At the heights of the pandemic, our office of four recruiters and one business development manager brought in over $30,000/week in PROFIT! Not revenue, but profit. This mark was achieved consistently when all four recruiters were working through the pandemic. The other recruiters and I were paid right around $45k for 2020 and were told by our manager that he earned just over 60k. If you do the math, you find the company is paying us five employees right around $250k to generate what could amount to around $1.5 million in profits. –   not revenue, but profits!. Next year, if we make them that same $1.5 million, they will be generous enough to pay us a combined $350k!… 

This is the same company that won’t give day one health insurance to nurses working directly with COVID patients, the very same company that heard of my need and inability to pay for mental health services and decided to stop paying me! 

What makes this worse is when you really start to think about these numbers, you see that so much of the cost of healthcare ends up in the form of profits for people who are not doctors, nurses, aides, techs or specialists. Most of the money funnels to upper-level administrators, salespeople, lawyers and accountants who are all in place to ensure profits, not care. As of 2018, the co-founders and CEOs at the top of the top of my organization were worth over $7 billion dollars combined. It hurts to imagine the effect 2020 will have on that figure.  

Again, on the verge of a total mental breakdown, I reached out to our company’s HR department. I wrote an email describing my internal battle between ethics and survival. I let them know my thoughts of self-harm were growing, and I pleaded for help with paying for mental health treatment that I had been putting off for months. I hit send. I received a phone call 10 minutes later, and though I had received zero warnings or indications that my performance had been unsatisfactory, I was informed that my employment had been terminated. 

At what point do we ask ourselves, “Is this really the best we can do?” Why are we working so hard to make money for organizations and people who use and abuse us to build their wealth? Am I not to feel insulted when I see the company’s PR line is one of “serving” others and “enriching” the lives of our staff and patients? When a company makes record profits at the expense of quality of life of its employees and consumers, who is really being served? Just whose lives are being enriched by all of this? 

I cannot believe it is necessary to live in a world where the excessive profits of executives and unnecessary third parties outweigh the basic needs of the people who need and deliver healthcare. It is long overdue that healthcare, like water, electricity, paved roads, and education, be made a public utility to ensure affordability and access to all. When will we rise and demand our employers direct more profits into the hands of the workers who created them? When will we understand that moving forward means cutting the profits of the criminals at the top of these healthcare organizations, who are more than fine with the poor and uninsured dying so long as their wealth is maintained?  

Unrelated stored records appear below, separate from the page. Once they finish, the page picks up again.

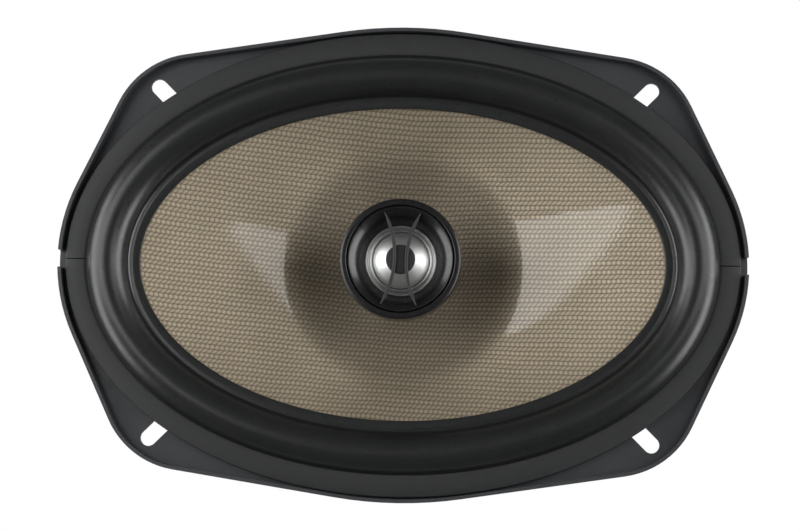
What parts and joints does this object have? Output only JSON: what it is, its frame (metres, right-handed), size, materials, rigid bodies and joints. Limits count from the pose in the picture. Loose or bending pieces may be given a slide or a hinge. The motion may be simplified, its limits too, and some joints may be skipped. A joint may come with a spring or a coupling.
{
  "type": "coaxial car speaker",
  "caption": "Oval coaxial car speaker: woven cone in a rubber surround on a pressed steel frame, with a dome tweeter on a centre post.",
  "frame": {"origin": "middle of the plane on which the back of the flange seats, on the driver's axis", "axes": "+Z is the way the speaker fires, +X its long axis, +Y its short axis, away from the terminals"},
  "size_m": [0.236, 0.1634, 0.0945],
  "materials": {
    "frame_steel": "black electrophoretic coat, satin",
    "gasket_board": "black fibre board",
    "surround_rubber": "satin black butyl rubber",
    "cone_weave": "woven glass fibre under a clear glossy coat",
    "former_film": "brown polyimide film",
    "winding_copper": "enamelled copper",
    "eyelet_tin": "tinned",
    "spider_cloth": "resin-dipped cotton",
    "plated_steel": "zinc plate",
    "ferrite": "sintered ferrite",
    "moulded_black": "black moulding",
    "gloss_black": "gloss black",
    "dome_metal": "bright metal film",
    "neodymium": "nickel plate",
    "coil_aluminium": "thin foil",
    "wire_sheath_red": "PVC sheath",
    "wire_sheath_black": "PVC sheath",
    "phenolic_board": "phenolic board",
    "tab_brass": "brass strip",
    "tab_tin": "tinned",
    "rivet_brass": "brass",
    "capacitor_sleeve": "shrunk sleeve",
    "tinsel_braid": "copper tinsel braid"
  },
  "bodies": {
    "frame_body": {"basket": "frame_steel", "front_gasket_upper": "gasket_board", "front_gasket_lower": "gasket_board", "surround": "surround_rubber", "spider": "spider_cloth", "top_plate": "plated_steel", "magnet": "ferrite", "yoke": "plated_steel", "motor_rivets": "plated_steel", "tweeter_post": "moulded_black", "post_washer": "plated_steel", "post_nut": "plated_steel", "tweeter_housing": "moulded_black", "tweeter_bezel": "gloss_black", "tweeter_waveguide": "gloss_black", "phase_bridge": "gloss_black", "tweeter_suspension": "dome_metal", "tweeter_cup": "plated_steel", "tweeter_magnet": "neodymium", "tweeter_pole_disc": "plated_steel", "tweeter_wire_positive": "wire_sheath_red", "tweeter_wire_negative": "wire_sheath_black", "terminal_board": "phenolic_board", "positive_tab": "tab_brass", "negative_tab": "tab_tin", "tab_rivets": "rivet_brass", "board_rivets": "plated_steel", "board_eyelets": "eyelet_tin", "crossover_capacitor": "capacitor_sleeve", "capacitor_leads": "eyelet_tin", "tinsel_lead_positive": "tinsel_braid", "tinsel_lead_negative": "tinsel_braid"},
    "cone_body": {"cone": "cone_weave", "voice_coil_former": "former_film", "voice_coil_winding": "winding_copper", "coil_wires": "winding_copper", "cone_eyelets": "eyelet_tin"},
    "tweeter_diaphragm": {"tweeter_dome": "dome_metal", "tweeter_coil_former": "coil_aluminium", "tweeter_coil": "winding_copper"}
  },
  "joints": [
    {"name": "woofer_stroke", "type": "slide", "parent": "frame_body", "child": "cone_body", "axis": [0, 0, 1], "range_m": [-0.005, 0.005], "stiffness_N_per_m": 2400, "deforming": ["surround", "spider", "tinsel_lead_positive", "tinsel_lead_negative"]},
    {"name": "tweeter_stroke", "type": "slide", "parent": "frame_body", "child": "tweeter_diaphragm", "axis": [0, 0, 1], "range_m": [-0.0003, 0.0003], "stiffness_N_per_m": 400, "deforming": ["tweeter_suspension"]}
  ]
}
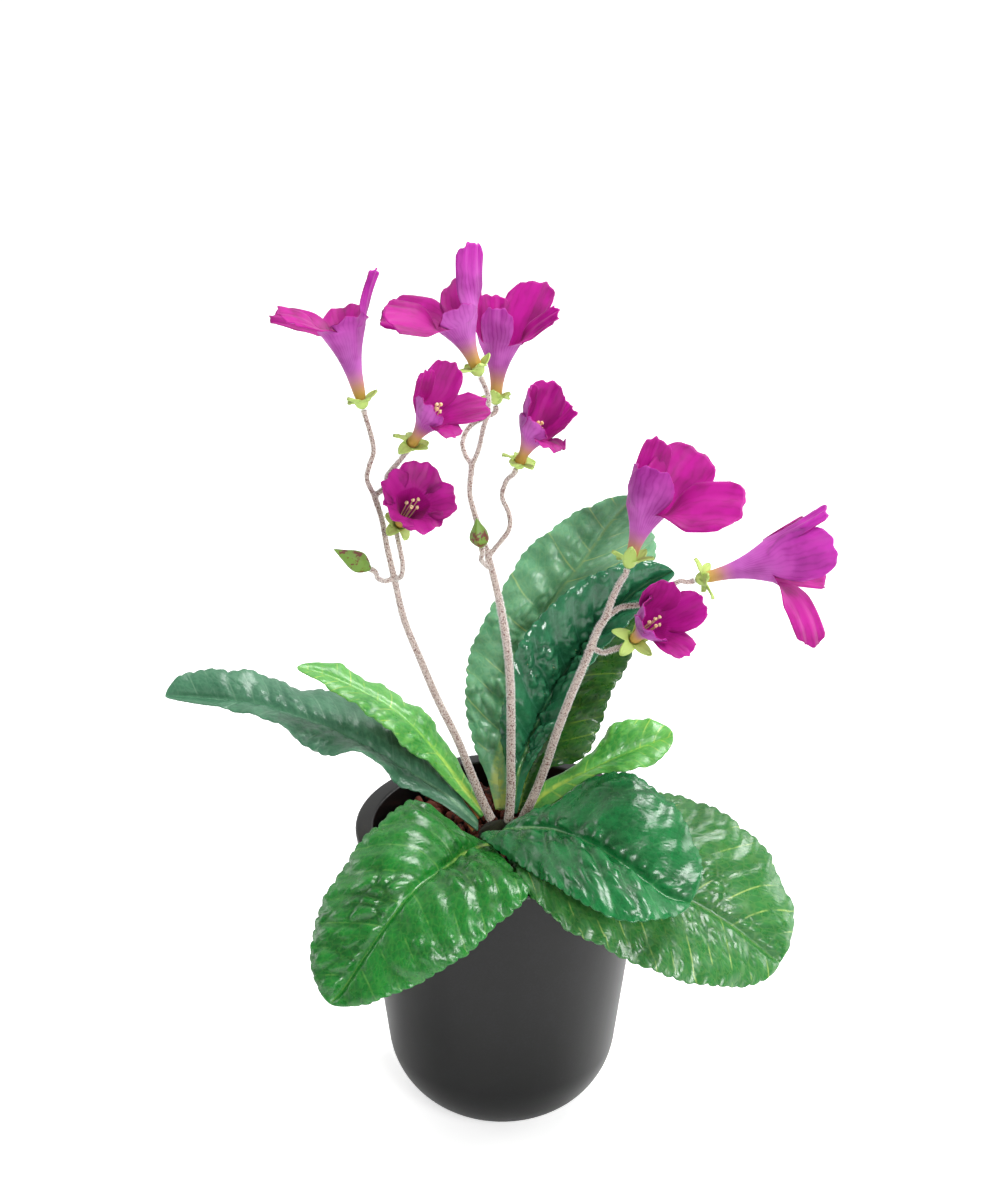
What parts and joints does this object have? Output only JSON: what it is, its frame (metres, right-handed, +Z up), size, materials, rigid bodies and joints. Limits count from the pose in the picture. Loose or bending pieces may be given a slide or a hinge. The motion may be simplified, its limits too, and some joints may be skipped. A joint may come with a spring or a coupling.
{
  "type": "potted streptocarpus",
  "caption": "House plant in flower: strap-shaped quilted leaves and branched stalks with trumpet flowers, rooted in a round-bottomed matte pot.",
  "frame": {"origin": "centre of the pot's flat foot, on the ground", "axes": "+Z up along the pot's axis; -Y towards the side the plant is seen from, +X to that view's right"},
  "size_m": [0.3027, 0.1739, 0.4226],
  "materials": {
    "pot": "matte",
    "potting_mix": "matte",
    "clay_granules": "matte",
    "crown": "matte",
    "leaf": "satin",
    "young_leaf": "satin",
    "stalk": "downy",
    "calyx": "satin",
    "corolla": "satin",
    "stamens": "matte",
    "bud": "satin"
  },
  "bodies": {
    "root": {"pot": "pot", "potting_mix": "potting_mix", "clay_granules": "clay_granules", "crown": "crown", "leaf_front_left": "leaf", "leaf_front_right_upper": "leaf", "leaf_front_right_lower": "leaf", "leaf_left_long": "leaf", "leaf_left_short": "young_leaf", "leaf_back_tall": "leaf", "leaf_back_folded": "leaf", "leaf_back_right": "leaf", "leaf_right_small": "young_leaf", "flower_stalk_left": "stalk", "flower_stalk_middle": "stalk", "flower_stalk_right": "stalk", "flower_1_calyx": "calyx", "flower_1_corolla": "corolla", "flower_1_stamens": "stamens", "flower_2_calyx": "calyx", "flower_2_corolla": "corolla", "flower_2_stamens": "stamens", "flower_3_calyx": "calyx", "flower_3_corolla": "corolla", "flower_3_stamens": "stamens", "flower_4_calyx": "calyx", "flower_4_corolla": "corolla", "flower_4_stamens": "stamens", "flower_5_calyx": "calyx", "flower_5_corolla": "corolla", "flower_5_stamens": "stamens", "flower_6_calyx": "calyx", "flower_6_corolla": "corolla", "flower_6_stamens": "stamens", "flower_7_calyx": "calyx", "flower_7_corolla": "corolla", "flower_7_stamens": "stamens", "flower_8_calyx": "calyx", "flower_8_corolla": "corolla", "flower_8_stamens": "stamens", "flower_9_calyx": "calyx", "flower_9_corolla": "corolla", "flower_9_stamens": "stamens", "flower_bud_1": "bud", "flower_bud_2": "bud"}
  },
  "joints": []
}
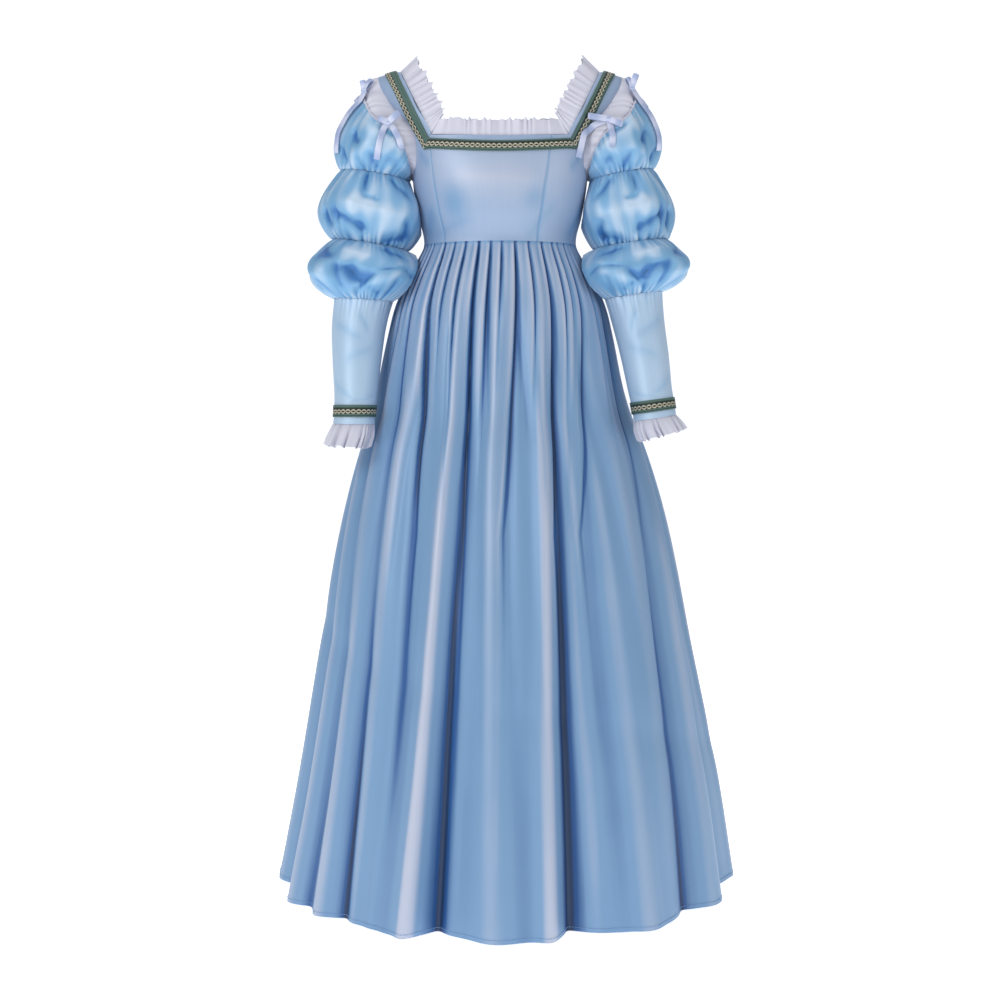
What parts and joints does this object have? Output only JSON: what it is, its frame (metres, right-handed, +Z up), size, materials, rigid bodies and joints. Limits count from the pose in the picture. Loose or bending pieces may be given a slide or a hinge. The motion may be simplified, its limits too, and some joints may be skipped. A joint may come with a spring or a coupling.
{
  "type": "tudor gown",
  "caption": "Floor-length satin gown with an empire waist, puffed tied-on sleeves, a braid-edged square neck and lawn ruffles, in the hollow form of a worn gown.",
  "frame": {"origin": "middle of the shoulder line, midway between the tops of the two straps, where the wearer's shoulders hold the gown up", "axes": "+Z up, front of the gown towards -Y, +X to the right of someone facing the gown"},
  "size_m": [0.7803, 0.7597, 1.3863],
  "materials": {
    "satin_blue": "pale blue satin",
    "satin_sleeve": "sky blue satin",
    "white_lawn": "matt white lawn",
    "braid": "woven braid in dark green, sage and old gold",
    "ribbon": "pale satin ribbon"
  },
  "bodies": {
    "root": {"bodice_front_centre": "satin_blue", "bodice_front_side_left": "satin_blue", "bodice_back_left": "satin_blue", "bodice_front_side_right": "satin_blue", "bodice_back_right": "satin_blue", "skirt_back_left": "satin_blue", "skirt_front": "satin_blue", "skirt_back_right": "satin_blue", "neck_trim_front": "braid", "neck_trim_back": "braid", "neck_trim_left": "braid", "neck_trim_right": "braid", "neck_ruffle_front": "white_lawn", "neck_ruffle_back": "white_lawn", "neck_ruffle_left": "white_lawn", "neck_ruffle_right": "white_lawn", "puff_upper_left": "satin_sleeve", "puff_middle_left": "satin_sleeve", "puff_lower_left": "satin_sleeve", "forearm_left": "satin_sleeve", "cuff_trim_left": "braid", "cuff_ruffle_left": "white_lawn", "inset_left": "white_lawn", "puff_upper_right": "satin_sleeve", "puff_middle_right": "satin_sleeve", "puff_lower_right": "satin_sleeve", "forearm_right": "satin_sleeve", "cuff_trim_right": "braid", "cuff_ruffle_right": "white_lawn", "inset_right": "white_lawn", "bow_top_left": "ribbon", "bow_front_left": "ribbon", "bow_top_right": "ribbon", "bow_front_right": "ribbon"}
  },
  "joints": []
}
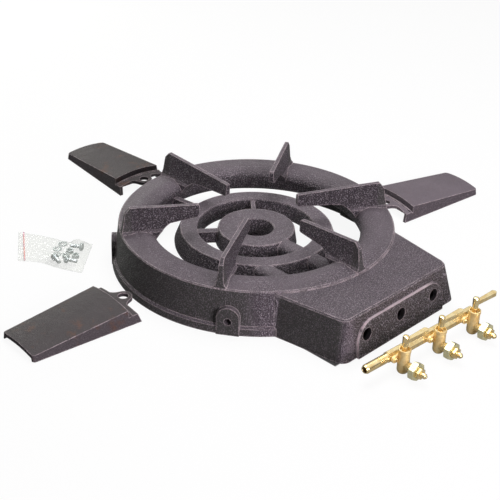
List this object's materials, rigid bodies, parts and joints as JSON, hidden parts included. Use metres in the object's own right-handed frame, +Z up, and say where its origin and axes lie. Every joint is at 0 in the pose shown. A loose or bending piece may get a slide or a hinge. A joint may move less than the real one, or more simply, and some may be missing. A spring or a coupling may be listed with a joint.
{
  "type": "cast iron gas stove",
  "caption": "Cast iron gas burner ring with box, pan supports and nested burners, with loose legs, a brass tap manifold and a bag of leg bolts",
  "frame": {"origin": "on the common axis of the rings, at the floor", "axes": "+Z up along the rings' axis, -Y from the rings towards the gas box and the manifold, +X along the row of gas holes"},
  "size_m": [0.7848, 0.785, 0.1],
  "materials": {
    "iron_coat": "dark violet-grey hammer coat with an orange-peel texture, slightly worn pale on the edges",
    "brass_polished": "turned and polished",
    "brass_cast": "sand cast, matt",
    "brass_pale": "pale, lightly tarnished",
    "zinc_steel": "bright zinc plated",
    "bag_film": "clear, slightly cloudy film",
    "zip_pink": "pink zip strip"
  },
  "bodies": {
    "kit": {"stove_casting": "iron_coat", "leg_left": "iron_coat", "leg_back": "iron_coat", "leg_right": "iron_coat", "manifold_bar": "brass_polished", "hose_tail": "brass_polished", "tap_body_left": "brass_cast", "tap_body_middle": "brass_cast", "tap_body_right": "brass_cast", "gland_left": "brass_polished", "gland_middle": "brass_polished", "gland_right": "brass_polished", "flange_screws_left": "brass_polished", "flange_screws_middle": "brass_polished", "flange_screws_right": "brass_polished", "lock_nut_left": "brass_pale", "lock_nut_middle": "brass_pale", "lock_nut_right": "brass_pale", "jet_left": "brass_polished", "jet_middle": "brass_polished", "jet_right": "brass_polished", "bolt_bag": "bag_film", "bag_zip": "zip_pink", "leg_bolt_a": "zinc_steel", "leg_bolt_b": "zinc_steel", "leg_bolt_c": "zinc_steel", "leg_nut_a": "zinc_steel", "leg_nut_b": "zinc_steel", "leg_nut_c": "zinc_steel", "leg_washer_a": "zinc_steel", "leg_washer_b": "zinc_steel", "leg_washer_c": "zinc_steel"},
    "tap_key_left_body": {"tap_key_left": "brass_polished"},
    "tap_key_middle_body": {"tap_key_middle": "brass_polished"},
    "tap_key_right_body": {"tap_key_right": "brass_polished"}
  },
  "joints": [
    {"name": "turn_left", "type": "hinge", "parent": "kit", "child": "tap_key_left_body", "pos_m": [-0.06542, -0.31479, 0], "axis": [0, 0, -1], "range_deg": [0, 90]},
    {"name": "turn_middle", "type": "hinge", "parent": "kit", "child": "tap_key_middle_body", "pos_m": [0.00149, -0.31829, 0], "axis": [0, 0, -1], "range_deg": [0, 90]},
    {"name": "turn_right", "type": "hinge", "parent": "kit", "child": "tap_key_right_body", "pos_m": [0.0684, -0.3218, 0], "axis": [0, 0, -1], "range_deg": [0, 90]}
  ]
}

The time to speak up on these issues is now. If you work hard and are struggling, please understand that your enemy is not found in the poor and working-class people on either side of the political aisle, but in those who have taken more than enough, and who will continue to deny basic dignity for all. Unite with your fellow workers and impoverished community members, understand the strength you have in numbers, and demand a dignified existence for everyone.